10h 20 min. Le rapporteur général Limane Mahamat prend la parole. Il est supposé faire la synthèse, mais se lance dans un long exposé comme un professeur de droit constitutionnel face à ses étudiants. Son intervention a été un peu longue. La salle a décroché, il semble monologuer…
10h 40 min, c’est au tour du rapporteur général adjoint Armand Djékoltar d’expliquer et de réajuster le projet d’agendas. Une partie de salle réclame des copies en protestant. Le président du présidium intervient pour calmer les protestataires. M. Djékoltar arrête son intervention avant de reprendre en s’assurant que tous les participants ont reçu l’agenda. Appliqués, les participants écoutent le rapporteur général adjoint en ajustant les dates du projet d’agenda.
11h 00 min. Le président du présidium reprend la parole, suspend la séance. Et reviens pour annoncer à la salle que chaque groupe doit désigner 5 personnes. Une importante communication leur sera faite dans la salle 400. Et il lance sur un ton mi-impératif mi-agressif « que les journalistes quittent la salle. Je demande aux journalistes de quitter la salle ».
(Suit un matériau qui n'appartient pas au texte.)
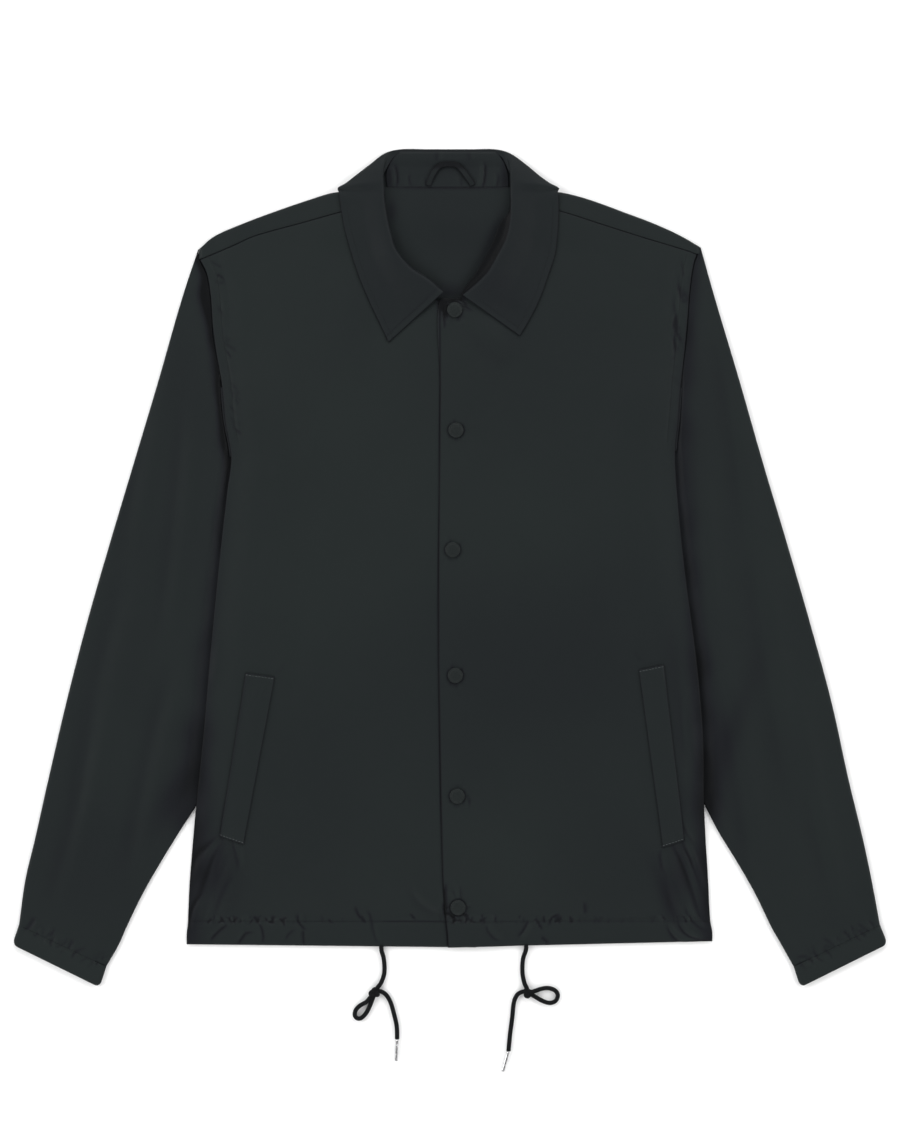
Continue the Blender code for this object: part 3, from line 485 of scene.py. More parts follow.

30 minutes plus tard, les groupes ne s’entendent pas pour désigner 5 personnes chacun. La communication est reportée pour lundi. Entre temps les réseaux sociaux ont repris la phrase du président Gali. Les participants et membres du présidium se dispersent. Je me suis dit, les propos de Gali sur les journalistes vont peut-être le rattraper…enfin peut-être.
12h00. Je suis dehors sur l’esplanade. J’allume mon téléphone et me connecte. Les réseaux sociaux s’emballent sur les propos de Gali. Il a raté de l’occasion de se taire me suis-je dis. Au moment de demander aux journalistes de quitter la salle, des journalistes sont frappés et arrêtés. D’autres se sont cachés en se débarrassant de leur gilet de Presse. Leur faute? Ils sont journalistes, ils couvrent la manifestation des Tchadiens du parti Les Transformateurs qui sont aussi bastonnés pour avoir manifesté, leur chef Succès Masra est en semi-résidence surveillée parce qu’il n’est d’accord avec les assises du dialogue.
Cela aussi il faut, en ce temps de dialogue, le dénoncer président Gali. J’espère que c’était une méprise que vous rattraperez lundi. Inchallah.